Women, Peace & Security

Working Group on WPS’s Monthly Action Points for the Security Council: March 2020

The NGO Working Group on Women, Peace and Security recently released it’s monthly action points (MAP) for the month of March. For March, in which China has the presidency of the UN Security Council, the MAP provides recommendations on Colombia, DRC, Somalia, and South Sudan.

Columbia

  • The Council should ask the Government to provide a progress update on establishing and maintaining community-based and gender-responsive self-protection and early warning systems to address the presence of new armed actors and violence in territories formerly under FARC control, particularly Afro-descendant and Indigenous territories.
  • The Council should call on the Government to implement fully security guarantees and protection efforts for women human rights defenders (HRDs), particularly those from Afro-descendant, Indigenous, and rural communities, as well as women and girls who are former combatants or formerly associated with FARC.
  • The Council should request the Government to provide an update on how it is ensuring the necessary conditions for women, particularly Afro-descendant, Indigenous, and rural women, to be included in transitional justice and reconstruction measures, including the Special Jurisdiction for Peace (JEP).
  • Finally, the Verification Mission should provide age and gender-sensitive reintegration and reincorporation support, specifically socioeconomic guarantees; women’s acquisition of land; and access to education and health services that encompass sexual and reproductive health care, and services that are inclusive of pregnant and lactating women and girls living in Territorial Training and Reincorporation Spaces (ETCR).

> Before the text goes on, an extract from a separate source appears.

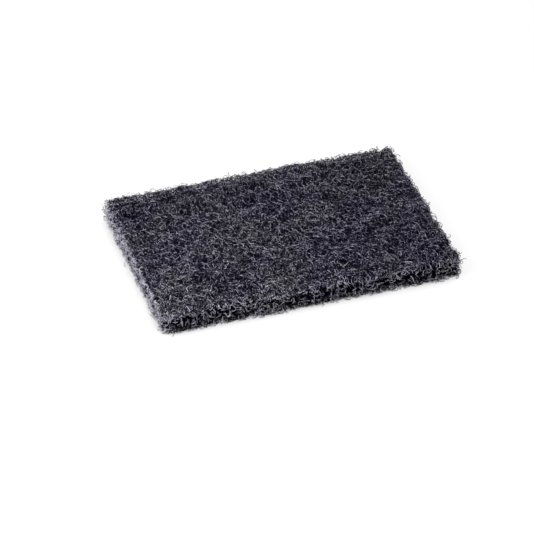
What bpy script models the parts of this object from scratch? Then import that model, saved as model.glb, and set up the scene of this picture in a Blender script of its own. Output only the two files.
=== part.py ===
"""Scouring pad: one die-cut block of stiff, curly fibre, bonded where the strands cross.

The pad lies flat, +Z up, long side along X. The origin is on the surface that it
lies on, under the middle of the pad. Lengths are in metres.

The web is drawn as a net of strands. Each cell of the net is a pore: a pit between
the strands round it. Strands wander, rise and dip, some pores run into the next one,
some are crossed by another strand, and a few places are matted shut. The cut sides
are ragged, and the face that the pad lies on is pressed level.
"""

import math
import random

import bmesh
import bpy
from mathutils import Vector, noise
from mathutils.bvhtree import BVHTree

# The block as it is cut, measured over the ragged ends of the strands
LENGTH = 0.150
WIDTH = 0.100
THICKNESS = 0.010
CORNER_RADIUS = 0.004
RIM_SET_BACK = 0.0005
RIM_DROP = 0.0004

# The net of strands on every face: a larger pad than this is drawn with wider pores
STRAND_PITCH = 0.0036
LAYER_PITCH = 0.0033
MOST_PORES = 1160

# Pores, as pits under the crests of the strands
PORE_DEPTH = 0.0026
SIDE_PORE_DEPTH = 0.0022
RIM_PORE_DEPTH = 0.0014
SHALLOWEST_PORE = 0.6
JOINED_PORE_GAIN = 1.2
DEEPEST_SHARE = 0.26

# How far strands wander from the plain net, and over what length. They keep calmer
# near the rim of a face.
STRAND_SWING = 0.0030
SWING_LENGTH = 0.0120
STRAND_KINK = 0.0014
KINK_LENGTH = 0.0026
STRAND_RISE = 0.0009
RISE_LENGTH = 0.0031
FACE_SWELL = 0.0010
SWELL_LENGTH = 0.034
RAGGED_CUT = 0.0016
RAGGED_LENGTH = 0.0030
CALM_RIM = 0.0080

# Shares of the pores that differ from a plain one
JOINED_PORES = 0.24
CROSSED_PORES = 0.16
MATTED_PORES = 0.04
CUT_TUFTS = 0.16
TOP_TUFTS = 0.05
TUFT_HEIGHT = 0.0010

# Rounds of drawing back the pits that would cut into each other
MOST_EASINGS = 8

# A level patch in the middle of the underside, on which the pad can be mounted
REST_PATCH = 0.012

# What counts as level, as a height, and as steep, as the upright part of a normal
LEVEL = 1e-6
STEEP = 0.7

SEED = 41
SWING_PLACE = Vector((3.1, 7.7, 1.9))
KINK_PLACE = Vector((23.3, 9.1, 6.1))
RISE_PLACE = Vector((11.3, 2.9, 5.3))
SWELL_PLACE = Vector((5.9, 13.1, 8.3))
RAGGED_PLACE = Vector((17.9, 4.7, 12.1))
NEXT_AXIS = Vector((31.7, 19.3, 27.1))


def clear_scene():
    for old in list(bpy.data.objects):
        bpy.data.objects.remove(old, do_unlink=True)


def web_material():
    """Charcoal nylon fibre under a matt coat of resin and grit."""
    made = bpy.data.materials.new("coated_fibre")
    made.use_nodes = True
    shader = made.node_tree.nodes["Principled BSDF"]
    shader.inputs["Base Color"].default_value = (0.045, 0.046, 0.056, 1.0)
    shader.inputs["Metallic"].default_value = 0.0
    shader.inputs["Roughness"].default_value = 0.62
    return made


def block_height():
    """The height of the plain block, which the crests of the strands rise above."""
    return THICKNESS - STRAND_RISE / 2


def cut_block():
    """The plain block, its faces ruled into the cells of the net."""
    sides = (LENGTH - RAGGED_CUT, WIDTH - RAGGED_CUT, block_height())
    pitch = max(STRAND_PITCH, math.sqrt(LENGTH * WIDTH / MOST_PORES))
    pitches = (pitch, pitch, LAYER_PITCH)
    block = bmesh.new()
    bmesh.ops.create_cube(block, size=1.0)
    bmesh.ops.scale(block, vec=sides, verts=block.verts)
    for axis in range(3):
        across = Vector(1.0 if axis == other else 0.0 for other in range(3))
        cells = max(2, round(sides[axis] / pitches[axis]))
        for cut in range(1, cells):
            place = across * (sides[axis] * (cut / cells - 0.5))
            skin = block.verts[:] + block.edges[:] + block.faces[:]
            bmesh.ops.bisect_plane(block, geom=skin, plane_co=place, plane_no=across)
    bmesh.ops.translate(block, vec=(0, 0, block_height() / 2), verts=block.verts)
    return block


def from_side(place):
    """How far inside the cut sides a point of the plain block is, along X and along Y."""
    half = Vector((LENGTH - RAGGED_CUT, WIDTH - RAGGED_CUT)) / 2
    return half - Vector((abs(place.x), abs(place.y)))


def round_corner(place):
    """Draws a point near an upright corner in to the die's corner radius."""
    past = Vector((CORNER_RADIUS, CORNER_RADIUS)) - from_side(place)
    core = Vector((abs(place.x), abs(place.y))) - past
    if past.x <= 0 or past.y <= 0:
        return place
    past *= max(past) / past.length
    place.x = (core.x + past.x) * (1 if place.x > 0 else -1)
    place.y = (core.y + past.y) * (1 if place.y > 0 else -1)
    return place


def wander(place, where, length, reach):
    """A smooth wander of up to about half of reach each way, over the given length."""
    spot = where + place / length
    return Vector(noise.noise(spot + NEXT_AXIS * axis) for axis in range(3)) * reach


def outward(place):
    """The level direction out of the cut side that a point lies on, or nothing inside it."""
    inside = from_side(place)
    out = Vector((0.0, 0.0, 0.0))
    if inside.x < LEVEL:
        out.x = 1 if place.x > 0 else -1
    if inside.y < LEVEL:
        out.y = 1 if place.y > 0 else -1
    return out.normalized()


def settle_strands(block):
    """Moves each crossing of the net to where it lies on the finished pad."""
    for corner in block.verts:
        plain = corner.co.copy()
        out = outward(plain)
        under = plain.z < LEVEL
        over = plain.z > block_height() - LEVEL
        swing = wander(plain, SWING_PLACE, SWING_LENGTH, STRAND_SWING)
        swing += wander(plain, KINK_PLACE, KINK_LENGTH, STRAND_KINK)
        rise = wander(plain, RISE_PLACE, RISE_LENGTH, STRAND_RISE)
        swell = wander(plain, SWELL_PLACE, SWELL_LENGTH, FACE_SWELL)
        place = round_corner(plain.copy())
        if out.length > 0:
            along = Vector((-out.y, out.x, 0.0))
            ragged = wander(plain, RAGGED_PLACE, RAGGED_LENGTH, RAGGED_CUT)
            place += along * swing.dot(along) / 2
            place += out * (swell.x / 2 + ragged.x)
            if under or over:
                place -= out * RIM_SET_BACK
            else:
                place.z += rise.z
        else:
            calm = min(1.0, min(from_side(plain)) / CALM_RIM)
            place += Vector((swing.x, swing.y, 0.0)) * calm
        if over:
            place.z += swell.z + rise.z - (RIM_DROP if out.length > 0 else 0.0)
        corner.co = place


def on_cut_side(pore):
    return abs(pore.normal.z) < STEEP


def near_rim(pore):
    """True for a pore that has the rim of a face as one of its strands."""
    return any(on_cut_side(other) != on_cut_side(pore)
               for strand in pore.edges for other in strand.link_faces)


def in_rest_patch(pore):
    place = middle(pore)
    half = REST_PATCH / 2
    return abs(place.z) < LEVEL and abs(place.x) < half and abs(place.y) < half


def can_join(strand):
    """True for a strand between two plain pores of one face."""
    pair = strand.link_faces
    plain = all(len(pore.verts) == 4 for pore in pair)
    return len(pair) == 2 and plain and pair[0].normal.dot(pair[1].normal) > STEEP


def middle(part):
    """The middle of a strand or a pore."""
    return sum((corner.co for corner in part.verts), Vector()) / len(part.verts)


def in_order(parts, place=middle):
    """Sorts parts of the net by where they are, so that each build meets them alike."""
    return sorted(parts, key=lambda part: tuple(round(value, 7) for value in place(part)))


def opposite(pore, corner):
    """A corner of a four-sided pore, and the one across from it."""
    corners = list(pore.verts)
    return [corner, corners[(corners.index(corner) + 2) % 4]]


def vary_pores(block, chance):
    """Lets some pores run together, and lays another strand across some others."""
    block.normal_update()
    taken = set()
    lost = []
    for strand in in_order(block.edges):
        pair = set(strand.link_faces)
        if chance.random() < JOINED_PORES and can_join(strand) and not pair & taken:
            lost.append(strand)
            taken |= pair
    bmesh.ops.dissolve_edges(block, edges=lost, use_verts=False)
    for pore in in_order(block.faces):
        if len(pore.verts) == 4 and chance.random() < CROSSED_PORES:
            ends = in_order(pore.verts, lambda corner: corner.co)
            bmesh.ops.connect_verts(block, verts=opposite(pore, ends[0]))


def sink_pores(block, chance):
    """Sinks each pore to a pit, bar those that are matted shut or stand up as a tuft.

    Returns the tip of each pit or tuft, with its way out of the plain face.
    """
    block.normal_update()
    deepest = min(PORE_DEPTH, THICKNESS * DEEPEST_SHARE)
    plans = []
    for pore in in_order(block.faces):
        under = abs(middle(pore).z) < LEVEL
        tufts = 0.0 if under else CUT_TUFTS if on_cut_side(pore) else TOP_TUFTS
        share = chance.uniform(SHALLOWEST_PORE, 1.0)
        kind = chance.random()
        depth = deepest * share
        if near_rim(pore):
            depth = min(RIM_PORE_DEPTH, deepest) * share
        elif on_cut_side(pore):
            depth = min(SIDE_PORE_DEPTH, deepest) * share
        elif len(pore.verts) > 4:
            depth *= JOINED_PORE_GAIN
        if kind < tufts:
            depth = -TUFT_HEIGHT * share
        matted = tufts <= kind < tufts + MATTED_PORES
        if not matted and not in_rest_patch(pore):
            plans.append((pore, depth))
    tips = []
    for pore, depth in plans:
        way = pore.normal * -depth
        made = bmesh.ops.poke(block, faces=[pore], center_mode="MEAN")
        tip = made["verts"][0]
        tip.co += way
        tips.append((tip, way))
    return tips


def ease_crossings(block, tips):
    """Draws back a pit or a tuft that would cut into the one beside it."""
    reach = dict(tips)
    for _ in range(MOST_EASINGS):
        block.faces.ensure_lookup_table()
        tree = BVHTree.FromBMesh(block)
        crossed = set()
        for pair in tree.overlap(tree):
            first, second = (set(block.faces[index].verts) for index in pair)
            if not first & second:
                crossed |= first | second
        for tip in crossed & set(reach):
            reach[tip] = reach[tip] / 2
            tip.co -= reach[tip]
        if not crossed:
            break


def centre_on_origin(block):
    """Puts the middle of the ragged outline over the origin."""
    low = Vector(min(corner.co[axis] for corner in block.verts) for axis in range(3))
    high = Vector(max(corner.co[axis] for corner in block.verts) for axis in range(3))
    shift = Vector((-(low.x + high.x) / 2, -(low.y + high.y) / 2, -low.z))
    bmesh.ops.translate(block, vec=shift, verts=block.verts)


def fibre_pad():
    chance = random.Random(SEED)
    block = cut_block()
    settle_strands(block)
    vary_pores(block, chance)
    ease_crossings(block, sink_pores(block, chance))
    centre_on_origin(block)
    bmesh.ops.triangulate(block, faces=block.faces)
    mesh = bpy.data.meshes.new("fibre_pad")
    block.to_mesh(mesh)
    block.free()
    mesh.materials.append(web_material())
    pad = bpy.data.objects.new("fibre_pad", mesh)
    bpy.context.scene.collection.objects.link(pad)
    return pad


clear_scene()
fibre_pad()
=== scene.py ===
import math

import bpy
import numpy as np
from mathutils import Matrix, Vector


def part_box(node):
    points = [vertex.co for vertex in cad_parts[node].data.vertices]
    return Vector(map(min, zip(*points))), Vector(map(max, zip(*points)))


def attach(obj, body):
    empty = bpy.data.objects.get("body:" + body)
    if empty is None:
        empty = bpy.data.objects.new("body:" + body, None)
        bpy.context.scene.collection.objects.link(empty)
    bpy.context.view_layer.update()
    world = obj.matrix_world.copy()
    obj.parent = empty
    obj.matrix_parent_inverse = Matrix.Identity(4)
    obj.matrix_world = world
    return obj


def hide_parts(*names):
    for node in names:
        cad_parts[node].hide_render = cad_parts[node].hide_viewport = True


# Metres throughout, in the row frame: +X along the pad, +Z up, the floor at 0.
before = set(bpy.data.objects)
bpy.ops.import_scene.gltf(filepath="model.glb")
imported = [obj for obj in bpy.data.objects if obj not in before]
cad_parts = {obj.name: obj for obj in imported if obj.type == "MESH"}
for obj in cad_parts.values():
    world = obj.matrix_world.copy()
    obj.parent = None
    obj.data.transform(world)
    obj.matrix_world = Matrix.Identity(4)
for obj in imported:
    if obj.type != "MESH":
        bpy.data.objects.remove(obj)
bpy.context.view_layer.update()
solidLow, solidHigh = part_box("fibre_pad")


# The die-cut block, whose outline and top every piece follows

blockSettings = {
    "halfLength": (solidHigh.x - solidLow.x) / 2 - 0.0003,  # just inside the solid's tufts
    "halfWidth": (solidHigh.y - solidLow.y) / 2 + 0.0009,  # and just past them at the long cuts
    "thickness": 0.0103,  # the mean, 0.7 mm under the solid's highest tuft
    "cornerRadius": 0.0022,
    "ragged": 0.0004,  # the cut wanders in long waves
    "raggedLength": 0.009,
    "raggedSeed": 5,
    "frayed": 0.0005,  # and in short ones
    "frayedLength": 0.0028,
    "frayedSeed": 6,
    "swell": 0.00035,  # the top rises and falls
    "swellLength": 0.012,
    "swellSeed": 9,
    "rimDrop": 0.0006,  # and rounds down near the cut
    "rimWidth": 0.0028,
    "rimEnd": 1.3,  # in rim widths from where the drop starts, so a little past the cut
    "rippleWaves": 14,
    "rippleSpread": (0.7, 1.5),
}


def ripple(x, y, length, seed):
    # A smooth random field of unit spread: a sum of cosines, each with a direction, a start and a
    # wavelength of its own, near the given length.
    count = blockSettings["rippleWaves"]
    dice = np.random.default_rng(seed)
    total = np.zeros_like(x)
    for _ in range(count):
        way = dice.uniform(0, 2 * math.pi)
        pitch = 2 * math.pi / (length * dice.uniform(*blockSettings["rippleSpread"]))
        place = x * math.cos(way) + y * math.sin(way)
        total += np.cos(pitch * place + dice.uniform(0, 2 * math.pi))
    return total * math.sqrt(2 / count)


def insideCut(x, y):
    # Distance in from the cut, which is a rectangle with rounded corners whose sides wander.
    s = blockSettings
    past = np.stack([np.abs(x) - s["halfLength"] + s["cornerRadius"],
                     np.abs(y) - s["halfWidth"] + s["cornerRadius"]])
    beyond = np.hypot(*np.maximum(past, 0)) + np.minimum(past.max(0), 0)
    wander = s["ragged"] * ripple(x, y, s["raggedLength"], s["raggedSeed"])
    wander = wander + s["frayed"] * ripple(x, y, s["frayedLength"], s["frayedSeed"])
    return s["cornerRadius"] - beyond + wander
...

Democratic Republic of Congo

  • As the Security Council discusses the recent report of UN Organization Stabilization Mission in the Democratic Republic of the Congo (MONUSCO), issues related to women’s meaningful participation should be discussed alongside critical protection concerns, including in the context of inquiring regarding updates on the implementation of the second NAP on Resolution 1325 (2000).
  • There is an urgent need to address the lack of timely and adequate multi-sectoral assistance for survivors of SGBV, including medical and psychosocial assistance and legal support. The lack of a legal framework criminalizing intimate partner violence and marital rape has implications for addressing conflict-related SGBV as survivors/victims can face violence from perpetrators in various settings. The Council should request updates from senior leadership on MONUSCO’s efforts to address this issue, including specifically the extent to which the mission has consulted with, or plans to consult with, women’s civil society organizations in supporting the Government to pass a comprehensive reparations law that eliminates barriers to reparations for survivors/victims of SGBV, ensuring full compliance with court-ordered reparations and assisting the Government to add intimate partner violence and marital rape into its penal code.
  • Further, the Council should request updates on the extent to which MONUSCO is supporting local women’s groups and the Government in providing services to address SGBV, including comprehensive medical, psychosocial, legal and socioeconomic assistance which is inclusive of persons with disabilities and LGBTIQ+ people.

Somalia

  • The Security Council will be renewing the mandate for the UN Assistance Mission in Somalia (UNSOM). In its renewal, the Council must maintain existing preambular and operative language on women, peace and security and update the mandate to include standard language explicitly mainstreaming gender as a cross-cutting issue in UNSOM’s mandate.
  • As per the recommendations from the August 2019 civil soceity briefer, Amina Arale, add language in UNSOM’s mandate that calls for the mission to establish a protection mechanism to ensure women candidates can campaign without restriction or violence, and support women’s meaningful participation in the forthcoming elections as candidates, voters, and poll workers, including by ensuring their safety.
  • Add language calling on the Government to ensure its implementation of the Convention on the Rights of Persons with Disabilities, and related national laws, are gender-sensitive and inclusive of groups led by women and girls with disabilities.
  • Add language calling on UNSOM and relevant actors to mainstream intersectional gender-sensitive analysis in its risk assessments related to preventing conflict and violence, including in those undertaken as part of addressing the link between the climate crisis and potential insecurity.

South Sudan

  • In the context of ongoing efforts to restrict civil society space, and challenges facing local women’s CSOs, the Council should ensure it clearly and unambiguously expresses its support for the equal and meaningful participation of diverse women’s CSOs in all work carried out by UNMISS, as well as by the Government in the transitional process, including all peace and political processes, freely, without interference or violence and in line with required quotas for women’s representation.
  • Add a provision to UNMISS’ mandate calling on the mission to ensure its support for the implementation of the Revitalized Agreement and peace process prioritizes support for mainstreaming gender throughout all discussions and ensuring the equal and meaningful participation of women in all aspects of the process.